Making It Look Easy with Stephanie Lopez
Watch Stephanie Lopez play the game and the word “fluid” pops into mind. A smooth operator on the field, the 20-year-old defender excels at snuffing out opponents’ threats, transitioning into the attack and providing a calming, reassuring influence.
“She does make it look easy,” said her collegiate coach, the University of Portland’s Garrett Smith. “I know the first time I saw her play it never looked like she had to sprint to anything. She just read the game so well. She moves flawlessly on the field.
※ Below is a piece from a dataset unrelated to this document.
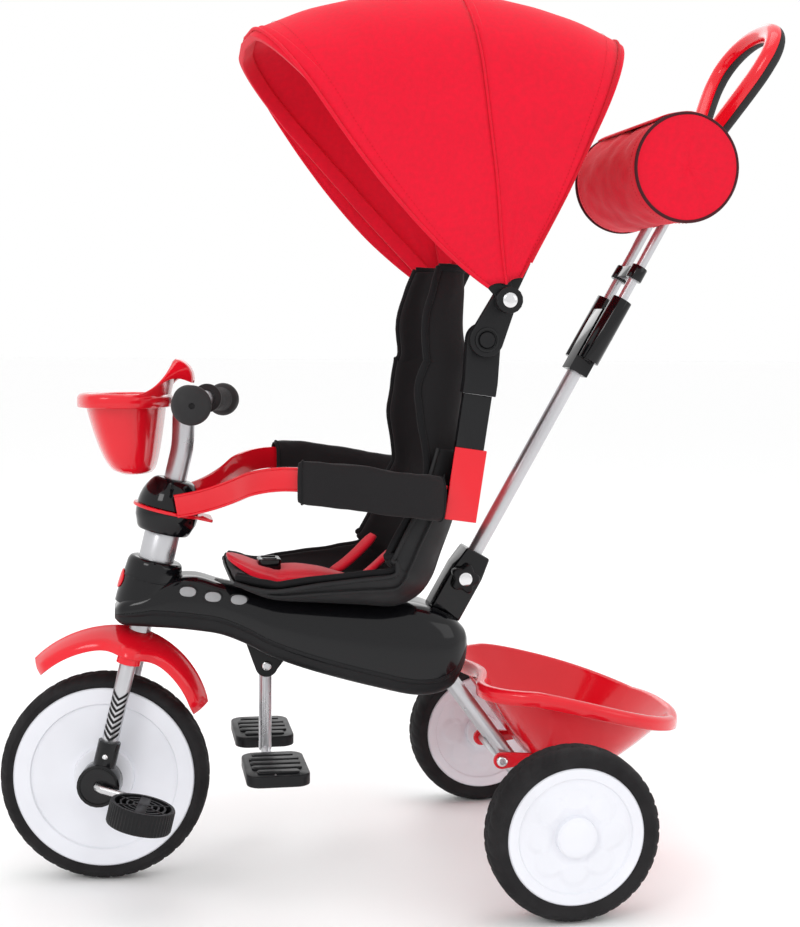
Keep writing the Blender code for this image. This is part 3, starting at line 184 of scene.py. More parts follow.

Her natural athleticism makes things look easy, which are very, very difficult to do.”
Inspect Lopez’s chockfull 2006 schedule accompanied by her list of accomplishments and it wouldn’t be far-fetched to extend the summation of her game to her life.
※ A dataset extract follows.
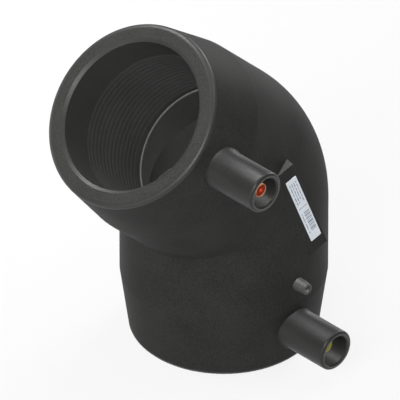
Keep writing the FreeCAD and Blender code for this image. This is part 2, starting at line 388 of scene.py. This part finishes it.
def wind_coil(bm):
    """One whole winding: the inside, with its open edges carried to the coil's back and bridged."""
    winding(bm)
    outer = []
    for place in (coil_start, coil_end):
        grown = bmesh.ops.extrude_edge_only(bm, edges=rim(bm, place))["geom"]
        for vert in (item for item in grown if isinstance(item, bmesh.types.BMVert)):
            vert.co.xy = vert.co.xy.normalized() * coil_back
        outer += [item for item in grown if isinstance(item, bmesh.types.BMEdge) and item.is_boundary]
    bmesh.ops.bridge_loops(bm, edges=outer)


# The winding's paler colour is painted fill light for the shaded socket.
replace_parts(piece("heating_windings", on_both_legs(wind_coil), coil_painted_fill_plastic,
                  smooth_angle=60), "heating_coil")


# %% [markdown]
# ## Mouth rims
# Each mouth ends in a rounded edge. On the CAD solid a few flats stand for the rounding, and here a thin
# skin with a true arc covers it. It starts on the outside, runs round the edge, over the flat face and
# down the chamfer inside, and goes back through the wall. The rounding and the chamfer are glossy and
# catch the light as a thin line. The flat face has a coarser grain from the mould's end plate, and a paler
# colour, which is painted light for the light falling on the face. Its faces get this second material, and
# only they lie wholly beyond the CAD face.

# %% Mouth sizes
skin = 0.015 * MM
mouth_rounding = 1.65 * MM
mouth_radius = 31.2 * MM
taper_length = 22.8 * MM
taper_angle = math.atan2(barrel_radius - mouth_radius, taper_length)
bore_radius = mounts["lower_socket"]["dims"]["r_mm"] * MM
lead_in_width, lead_in_depth = 1.1 * MM, 0.8 * MM
wall_depth = 1.2 * MM
rim_steps = 160
print(f"Taper {math.degrees(taper_angle):.1f} degrees")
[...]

From January through May, she trekked to China, Portugal and Japan with the full U.S. Women’s National Team, competed in a handful of U-20 U.S. Women’s National Team camps including contests in Germany, participated in the Pilots spring soccer season and carted her school books along with her every stop of the way. Residency with the full team and events with the U-20s including a trip to Finland occupied June and July. In August, she traveled to Russia for the FIFA U-20 Women’s World Championship. This fall Lopez is back in Portland, Ore. aiding the Pilots quest to repeat as NCAA champions and continuing the pursuit of a degree in psychology with a minor in Spanish while jetting off to a handful of National Team friendlies. As the year winds down, World Cup qualifying, the NCAA tournament and final exams loom.
Through the whirl of custom forms, boarding passes and hotel room keys, Lopez has earned seven National Team caps in 2006, captained the U.S. U-20s, secured the Pilots defense, and maintained a 3.70 grade point average.
Sometimes, however, things aren’t as easy as they appear.
Take for example, the first two weeks of September. On Sunday, Sept. 3 Lopez was in Moscow, Russia digesting the U-20s second consecutive loss in a penalty kick shootout, which dropped the U.S. to fourth place, the worst finish of any U.S. women’s team at a world championship event. The following day she boarded a plane and returned to Portland. Tuesday morning, despite feeling the after effects of an 11-hour time change, she sat in class catching up on a week’s worth of missed lectures.
Two weeks into the Pilots season, Lopez made her 2006 debut on Sunday, Sept. 10 logging all 90 minutes in then sixth-ranked Portland’s 1-0 loss to No. 5 North Carolina. Following the match against the Tar Heels, she hopped on another airplane, this one bound for Rochester, N.Y. where the full National Team faced Mexico on Wednesday, Sept. 13. Lopez played the entire second half in a 3-1 win, headed back to the airport and recorded another 90 minutes in Portland’s 3-0 victory over Oregon State on Friday, Sept. 15 in Corvallis, Ore.
Fearing fatigue, Smith glued his 5’6” redshirt junior to the bench for a Sunday, Sept. 17 match against Portland State, one of three Pilots games this season Lopez has dressed for but not played.
“Garrett throughout this season has been really helpful just trying to make sure that he’s on the same page as I am on how I’m doing and trying to give me time off when he can and making sure that my body can handle it all,” Lopez said. “He really understands how players can get burnt out more mentally, but also physically.”
Balancing three teams also takes a toll on the emotions. There are regrets, both large and small, that accompany such a giant task. Tinges of neglect can surface when one team pulls you away from another.
“I wish I could give more to my Portland team and to have been here consistently and be more of a part of the growing process for this team,” Lopez said.
When she feels the most spread out and on the cusp of losing her grip, Lopez pauses and pans her focus out to the larger picture.
“You can easily get overwhelmed and I think sometimes I do,” she said. “But I just try to look at it and see like wow, where I’m at and not to get so caught up in just rushing through every day and trying to get everything done, but really just seeing what a great opportunity I have.”
Lopez hopes all of the airline miles and game experience she is accruing this year lead to the 2007 FIFA Women’s World Cup in China next September. In a touch of irony, the National Team coaches don’t want her game to seem any easier. They want it to look harder.
“One of the things that was really crucial for me with getting more opportunities with them (this year) was just to be a harder player, to realize at the next level you can’t just slide past players,” she said. “You really have to get into them. It’s just a physical game up there and to really let them know that you have a presence out there. I think the coaches are probably a little bit more confident with me just getting into tackles and just my defending. Hopefully they’ve seen some more of my grit since I was in with them at residency and pushing through. I think as a young player at times you haven’t really been pushed that hard. Everything has come easy for you.”
In the latter part of December, Lopez will receive a brief respite from the hectic yet fulfilling life she has led in 2006. For a few weeks, no team and no schoolwork will lay claim to her. Although she is quick to say she is greatly anticipating the NCAA playoffs, she will admit to peeking anxiously ahead to her pending free time. Plans have already been made to attend a Seattle Seahawks football game with her boyfriend and to spend a few days with him and his family before returning home to Elk Grove, Calif. to celebrate Christmas with her parents and three brothers.
Then the New Year will arrive bearing many of the same challenges as 2006. Juggling National Team duties, her senior season at Portland and her studies, Lopez will continue to navigate the hard with an easy grace.